Ola executives outlined ambitions spanning backup-power products, telecom infrastructure, retail energy storage and eventually grid-scale battery systems. The company argued that India’s accelerating solar rollout would ultimately require large-scale storage deployment, creating a second long-term growth category adjacent to EVs.
A More Disciplined Growth Story
Perhaps the most notable shift in Ola’s messaging was tonal rather than financial.
For years, the company embodied India’s startup-era preference for rapid expansion over operational discipline. This quarter’s earnings call emphasized the opposite: lower operating expenses, tighter governance, reduced cash burn and measured product rollouts.
Executives repeatedly highlighted that most major automotive capacity investments were now complete.

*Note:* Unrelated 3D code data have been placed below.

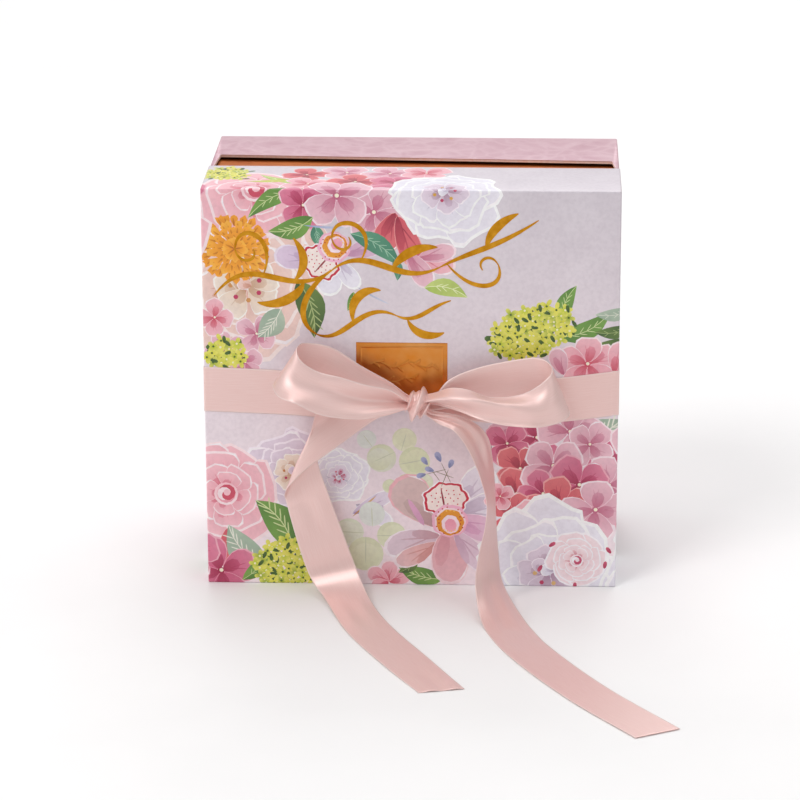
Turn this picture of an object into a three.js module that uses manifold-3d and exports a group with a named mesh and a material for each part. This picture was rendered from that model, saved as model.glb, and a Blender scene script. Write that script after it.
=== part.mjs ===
// A rigid shoulder gift box for flowers, standing upright on one side wall.
// The base tray is at the back and carries a foil-covered neck; the lid tray slides over the neck from
// the front. A satin ribbon crosses the lid, is tucked in behind its side walls and is tied in a bow
// whose tails run down to the ground. Millimetres, +Z up, the lid's face towards -Y, +X to the right.
// The origin is on the face that the box stands on, in the middle of its width, FACE_BACK behind the
// lid's face.
import * as THREE from "three";
import { mergeVertices } from "three/addons/utils/BufferGeometryUtils.js";
import Module from "manifold-3d";

const wasm = await Module();
wasm.setup();

// ---- driving dimensions -------------------------------------------------------------------------
const LID_WIDTH = 250; // outside, along X
const LID_HEIGHT = 250; // outside, along Z
const BOX_DEPTH = 136; // lid face to base back, closed
const FACE_BACK = 65; // how far the origin is behind the lid's face
const LID_DEPTH = 56;
const SEAM = 0.5; // between the closed lid's rim and the base's rim
const BASE_SET_IN = 0.5; // the base is this much narrower than the lid on each side

const PAPER = 0.25; // printed wrap, lining and corner tape
const BOARD = 1.5; // greyboard
const TURN_IN = 15; // wrap turned over the lid's rim
const STAY_LEG = 12; // corner tape, each leg

const NECK_GAP = 0.25; // glue line between the neck and the base's walls
const NECK_TOP_GAP = 1.25; // the neck's upper strip stands off the base's upper wall
const NECK_REACH = 32; // how far the neck stands out of the base's rim

const RELIEF_LEFT = 32; // finger relief: how far the base's upper wall is cut back, at each end
const RELIEF_RIGHT = 21.5;
const EAR_ROOT = 4; // width left standing beside the relief, at its root

const RIBBON_WIDTH = 28;
const RIBBON_THICK = 0.5;
const BOW_THICK = 0.6;
const GROUND_CLEAR = 0.1; // under the tails where they lie
const BAND_HEIGHT = 125; // middle of the ribbon band on the side walls
const TUCK_DEPTH = 20;

const PLAQUE = { x: -5.5, z: 137, width: 55, height: 37, thick: 0.25, border: 2.5, line: 0.75 };
const FOIL_THICK = 0.125;

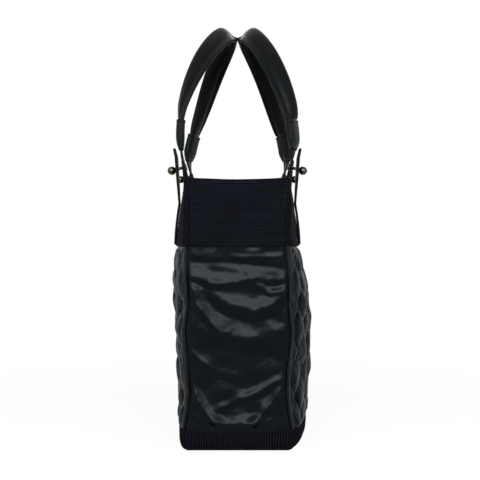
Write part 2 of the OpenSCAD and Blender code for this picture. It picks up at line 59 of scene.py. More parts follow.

The company said it could scale toward one million vehicles annually without substantial new spending.
That matters in a market where many EV startups are still struggling to balance growth ambitions with capital intensity.
Ola’s challenge now is whether operational improvements can arrive fast enough to preserve its lead as competition deepens and traditional automakers expand their own electric offerings.
For Aggarwal, however, the larger wager remains unchanged: that India’s transition toward electric mobility and domestic battery manufacturing will create an industrial shift large enough for Ola to emerge not just as an automaker, but as an energy company.
And increasingly, the company appears to believe that brand strength alone will not be enough. Execution, service reliability and supply-chain control may ultimately matter more than marketing spectacle.